The conversation becomes more and more animated. “We should be able to turn a situation in such a way that what is withering can blossom again,” one interjects. “But we saw last week that it is not about the one thing being better and the other worse,” another contradicts, “things have to die away. And I find it exhausting to keep something alive which everyone actually knows has come to an end.” Silence. We have entered difficult territory. One mother speaks up who has been silent so far: “Do we not actually have to develop two abilities, namely to accompany both things, blossoming and dying away, in the right way? Who can do that? First feeling: here something is entering life, here something is leaving it. And in the second step deciding: I will accompany you faithfully on your path into life and you on your way out of it.”

As I am sitting here writing this article, a journal flutters through the front door with the following quote from Rudolf Steiner: “The spiritual world into which we go because we want to escape is not the right one, but the one in which we can actively immerse ourselves in life.” (Das Goetheanum, 37/2018).

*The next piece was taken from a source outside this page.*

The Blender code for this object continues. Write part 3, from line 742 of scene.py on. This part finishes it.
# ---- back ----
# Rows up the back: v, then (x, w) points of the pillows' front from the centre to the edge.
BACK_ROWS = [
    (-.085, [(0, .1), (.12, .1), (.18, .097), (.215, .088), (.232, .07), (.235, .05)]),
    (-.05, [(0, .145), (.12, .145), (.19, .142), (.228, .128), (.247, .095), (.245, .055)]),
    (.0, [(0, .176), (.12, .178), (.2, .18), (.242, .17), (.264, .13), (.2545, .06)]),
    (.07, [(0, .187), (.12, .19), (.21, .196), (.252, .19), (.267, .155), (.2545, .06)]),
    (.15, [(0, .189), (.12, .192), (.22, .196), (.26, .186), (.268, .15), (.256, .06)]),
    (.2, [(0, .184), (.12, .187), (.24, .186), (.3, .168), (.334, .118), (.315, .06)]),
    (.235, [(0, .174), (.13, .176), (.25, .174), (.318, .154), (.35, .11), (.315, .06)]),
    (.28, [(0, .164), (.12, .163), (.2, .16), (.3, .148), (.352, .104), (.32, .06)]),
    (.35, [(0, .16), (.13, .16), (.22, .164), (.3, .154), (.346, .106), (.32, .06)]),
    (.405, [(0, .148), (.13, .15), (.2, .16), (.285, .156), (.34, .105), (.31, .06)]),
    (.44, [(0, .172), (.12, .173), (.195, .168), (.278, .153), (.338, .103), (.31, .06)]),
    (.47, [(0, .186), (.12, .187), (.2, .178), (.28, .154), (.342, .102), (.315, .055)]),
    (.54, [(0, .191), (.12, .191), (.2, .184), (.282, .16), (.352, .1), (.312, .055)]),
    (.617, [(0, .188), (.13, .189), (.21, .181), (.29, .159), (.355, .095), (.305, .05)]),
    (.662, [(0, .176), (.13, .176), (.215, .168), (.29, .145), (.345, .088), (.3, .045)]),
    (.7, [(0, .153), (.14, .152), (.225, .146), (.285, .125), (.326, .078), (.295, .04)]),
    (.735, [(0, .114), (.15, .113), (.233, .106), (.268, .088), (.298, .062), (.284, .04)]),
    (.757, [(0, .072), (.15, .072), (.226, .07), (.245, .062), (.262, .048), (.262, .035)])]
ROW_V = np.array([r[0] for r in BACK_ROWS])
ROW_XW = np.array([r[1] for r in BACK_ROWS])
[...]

That is exactly how it feels. The practice material in our group is the life which every one of us leads every day and in which we are actively involved. And which becomes ever more rich and fulfilled the more I see the spiritual at work in it. But so that I can see what I did not see before, the exercises in Knowledge of the Higher World and its Attainment, of which two examples were given here, are incredibly inspiring. Particularly if we reflect on them together in a group. Then I sit at the bus stop and suddenly – I spy with my inner eye – something red.